A friend of mine called the other week excited to have gotten a new laptop. Rightfully so, it was one of the new MSIs that run internal GeForce and one of the newer i-cores – looks awesome. With any luck the trend of giving more of the heat dispersal/power consumption (which is really the upper bound in laptops) cake to gpus will continue as more software gets on board with parallelizing things that really don’t have to be done one at a time, even “normal” people stuff. Looking at the internals (on the web – different continent) it was surprisingly close to my several years old workhorse, an MSI a6200-462US (sometimes called cr620 internationally, MS-1681 if you ask the bios, and possibly other things as well). I peeked, slightly hopeful, into if there’s any easier way to run better graphics chips in them now. There isn’t (no surprise), could still cram an extrenal desktop geforce into an enclosure and run it over PCIe-1x on a riser cable into the on-board WiFi card slot or the external expresscard slot (currently a USB3 port) but that’s kind of pricey and tricky modding for something not too terribly functional or portable. But reading about it, I looked a bit at the cpu again.
If you look into putting a beefier CPU into a laptop, you’ll find thousands of message board posts where the first guy says “Could I..?” and four – fifty two saying “No. NO! And even if you could it would be a bad idea and totally not worth it”. I realized that I’d seen nothing much to back that up besides sheer number and volume. So I persisted a little more this time and actually found two (yes, a whopping two) people saying “I did that”. One didn’t elaborate much, the other offered two screenshots of the before/after cpuz and a few pics of the inside saying it worked fine.
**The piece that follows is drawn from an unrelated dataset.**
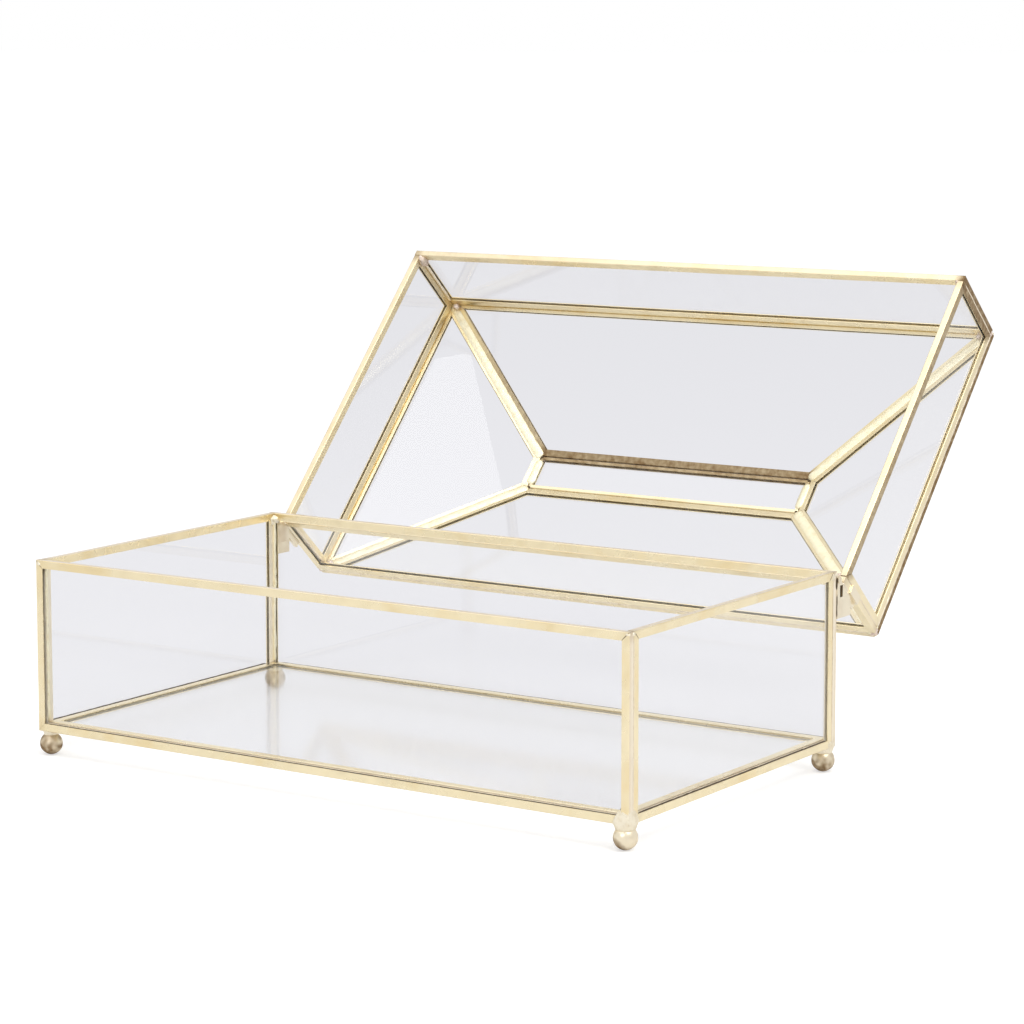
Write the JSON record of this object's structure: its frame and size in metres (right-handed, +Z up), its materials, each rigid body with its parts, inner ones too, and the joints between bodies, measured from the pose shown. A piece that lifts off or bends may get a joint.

Looking even more carefully at mine, which has an Intel P6100 (Intel HD gpu on same socket, 35W total 25 CPU 12.5 GPU) there were even versions of the same laptop running i3 and i5. In theory the motherboard should even be cool with 1st gen i7, though perhaps not so much the bios. So.. started dreaming small – i3-370m. 2.4 GHz instead of 2 even, hyperthreading to four threads, kick passmark up to around 2000 (from 1380, like 45% gain). Power consumption and heat profile identical. The entire laptop, including power supply and bios, has been sold with it already in it. I can’t think of a reason other than cost this shouldn’t work. So that must be what they’re all backing off for, I figure – if it costs as much as a similar laptop (aging but functional), it won’t work. Look it up on eBay and… $4.83. Buy-it-now, with shipping included. You’re totally kidding me. *That* is the “OMGWTFBBQ SOHARD WONTWORK” folks are bitching about? The price of a cheeseburger and eight screws? It’s on.
I look some more and settle on an i5-540M instead – $20 (again, with shipping) and same profile otherwise. It’s the upper end of things and going much newer it’ll be more like $50-$100 – not bad but a lot to lose if I toast it in three seconds and gain nothing (at $20 I can eat that no problem). It arrives and I open it up. It all goes extremely smoothly. Open the back, off with the cpu shield, turn the ZIF, cpu goes out, cpu goes in. Tighten ZIF, dab o’ thermal grease, everything back on again. Took perhaps 20 min and that’s because I took the time to clean the fan out since it’s already apart (and can’t be done without putting on new thermal compound, so I don’t that often). Turning it on, it was in fact running a little hotter until I had a magic dejavu moment from the last time I cleaned the fan – that time, and this time, I forgot to plug that fan back in. Quick bottom off, plug in, bottom on and it was all better.
Been running it a day and works fine. Running a full load with IntelBurnTest the temps go up to the 80s after a few minutes, possibly a little faster than the old cpu (less than a minute diff) but that’s really going a little over spec anyway – as you may have seen last paragraph a 25W cpu and 12.5W gpu doesn’t in fact add up to the 35W the cooler/power supply is rated for – and not terribly unreasonable. Stuff that used to put in the red doesn’t at all now though. What used to be 100% all-cores load is not like 60% chilling along at 40-45 C. I’ve literally ran jobs that formerly required underclocking it slightly (locking it to 1.7 GHz) or taking breaks without even having the fan turn on. Running passmark it benches 2800, almost exactly twice twice the former 1390.
So.. I guess if you hear a lot about how worthless it is to put in a fresh CPU in an older laptop, it might very well not be. Make sure it’s built for it and works with what you get and don’t break the bank hoping to make it super modern, but making it “best in it’s class two-three years ago” is totally doable. This one is now a little unbalanced, the built in disk is a bit slow and 4 Gb RAM is kind of tight, bottoming out the RAM to 8 Gb and putting a solid-state in the cd-bay for the OS would even it out and boost it a lot but those are $60-$120 jobs (each) while this was the cheapest and simplest improvement I’ve made to this laptop so far. I’m thinking it might last a little longer yet, supposing it doesn’t go so long that what people will give you for free if the screen is smashed or the CPU fried is better.